Because Zach did not purchase his place. He’s simply sitting on a very good deal courtesy of the city government. The property owner BOUGHT his/her property. If that owner benefits from relatively low “rents” (mortgage payment, actually), it’s their privilege. They earned it buy making the financial commitment to buy. Why on earth should a tenant have “property rights” to a place they do not OWN? The protections afforded in any rental lease, particularly in NYC, are sufficient to protect tenants from being throqwn out into the street, as long as they pay rent.
Rent control hasn’t applied to new construction (or new tenants) for 40 years.

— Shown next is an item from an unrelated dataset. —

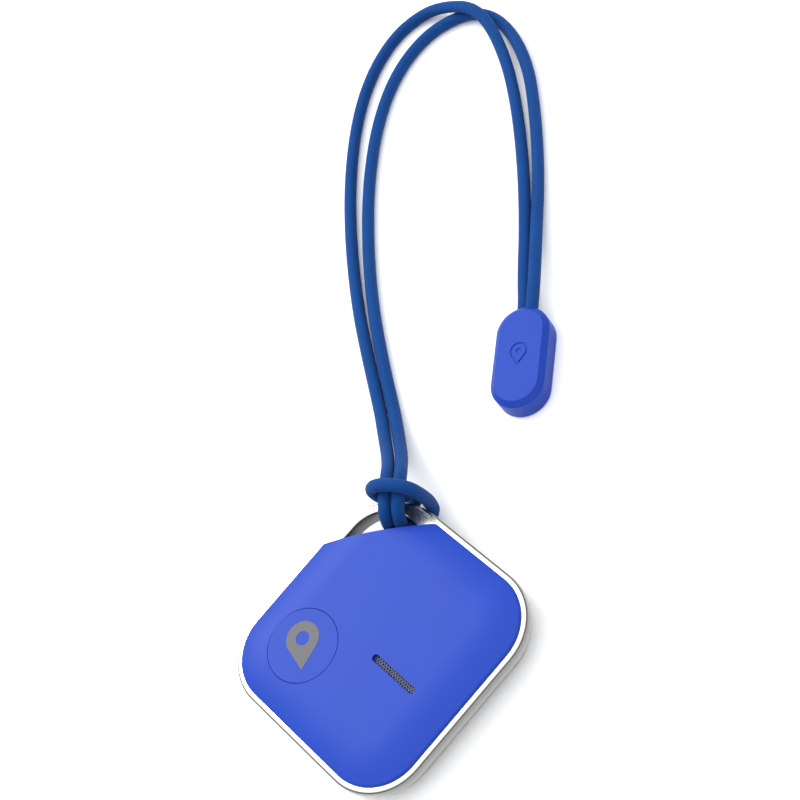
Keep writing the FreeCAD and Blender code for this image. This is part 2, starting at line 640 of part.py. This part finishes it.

Rent stabilization slows rent increases in periods of rapid market moves, but rent stabilized rents tend to converge to market rents pretty quickly.
The existing rent controlled stock reduces market rate supply and thus increases the value of free-market housing (coops, condos, houses, new construction rentals).
Econ 101: The effect of this system on the **production** of housing is to PROMOTE it, because it creates higher prices (therefore higher profits) for builders of new housing of every sort.
The effect on the **cost** of existing housing is to make free market housing somewhat more expensive.
All homeowners have a rent regulation **premium** built into the current value of their property. Hard to say whether that is balanced by the cheaper stabilized/controlled housing.
The effect on landlord investment in existing housing stock is hard to predict. Probably, in neighborhoods where there is a large gap between regulated and “free” rents, landlords over-invest (and lie about how much they invest) in order to take advantage of the rent stabilization system’s extremely generous increases for capital improvements.